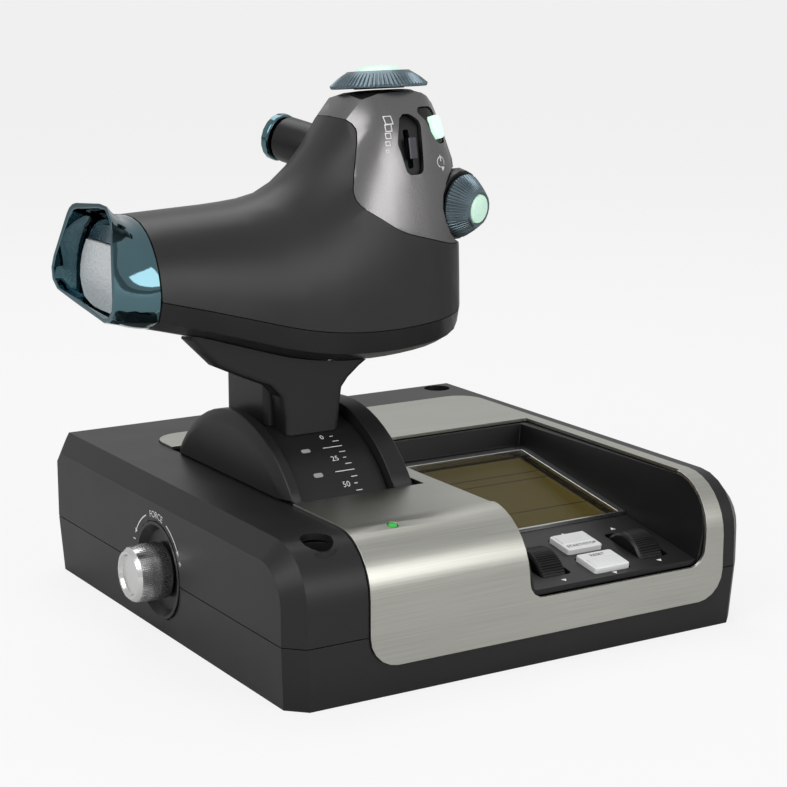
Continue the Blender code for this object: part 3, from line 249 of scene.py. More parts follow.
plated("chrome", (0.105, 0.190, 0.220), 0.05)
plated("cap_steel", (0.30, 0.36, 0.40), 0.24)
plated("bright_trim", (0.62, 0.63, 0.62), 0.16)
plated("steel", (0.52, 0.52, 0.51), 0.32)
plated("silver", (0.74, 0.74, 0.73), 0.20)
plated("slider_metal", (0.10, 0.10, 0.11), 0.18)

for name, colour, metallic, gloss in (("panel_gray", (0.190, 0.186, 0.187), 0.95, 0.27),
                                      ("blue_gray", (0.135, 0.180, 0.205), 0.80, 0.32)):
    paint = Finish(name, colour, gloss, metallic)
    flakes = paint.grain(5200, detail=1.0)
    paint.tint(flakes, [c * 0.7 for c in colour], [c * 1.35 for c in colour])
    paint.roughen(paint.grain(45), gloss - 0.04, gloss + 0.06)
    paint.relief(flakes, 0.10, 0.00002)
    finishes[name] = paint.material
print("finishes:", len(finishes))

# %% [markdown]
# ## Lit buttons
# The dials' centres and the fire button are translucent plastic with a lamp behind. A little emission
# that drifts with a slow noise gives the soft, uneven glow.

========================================

* _EXERCISE TASK_: Restate the data above word for word.

* _COMPLETED EXERCISE_:
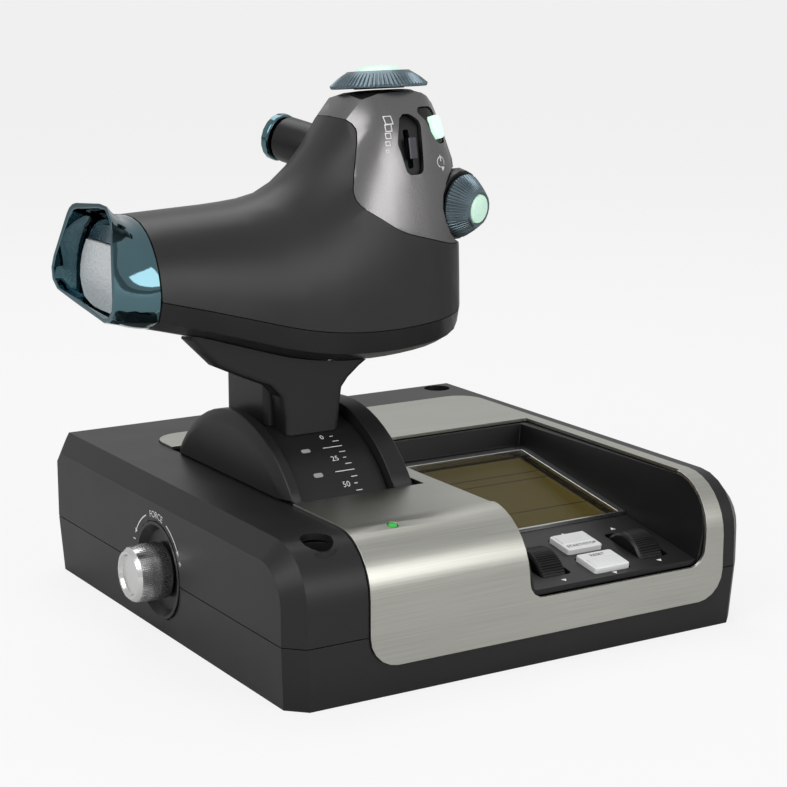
Continue the Blender code for this object: part 3, from line 249 of scene.py. More parts follow.
plated("chrome", (0.105, 0.190, 0.220), 0.05)
plated("cap_steel", (0.30, 0.36, 0.40), 0.24)
plated("bright_trim", (0.62, 0.63, 0.62), 0.16)
plated("steel", (0.52, 0.52, 0.51), 0.32)
plated("silver", (0.74, 0.74, 0.73), 0.20)
plated("slider_metal", (0.10, 0.10, 0.11), 0.18)

for name, colour, metallic, gloss in (("panel_gray", (0.190, 0.186, 0.187), 0.95, 0.27),
                                      ("blue_gray", (0.135, 0.180, 0.205), 0.80, 0.32)):
    paint = Finish(name, colour, gloss, metallic)
    flakes = paint.grain(5200, detail=1.0)
    paint.tint(flakes, [c * 0.7 for c in colour], [c * 1.35 for c in colour])
    paint.roughen(paint.grain(45), gloss - 0.04, gloss + 0.06)
    paint.relief(flakes, 0.10, 0.00002)
    finishes[name] = paint.material
print("finishes:", len(finishes))

# %% [markdown]
# ## Lit buttons
# The dials' centres and the fire button are translucent plastic with a lamp behind. A little emission
# that drifts with a slow noise gives the soft, uneven glow.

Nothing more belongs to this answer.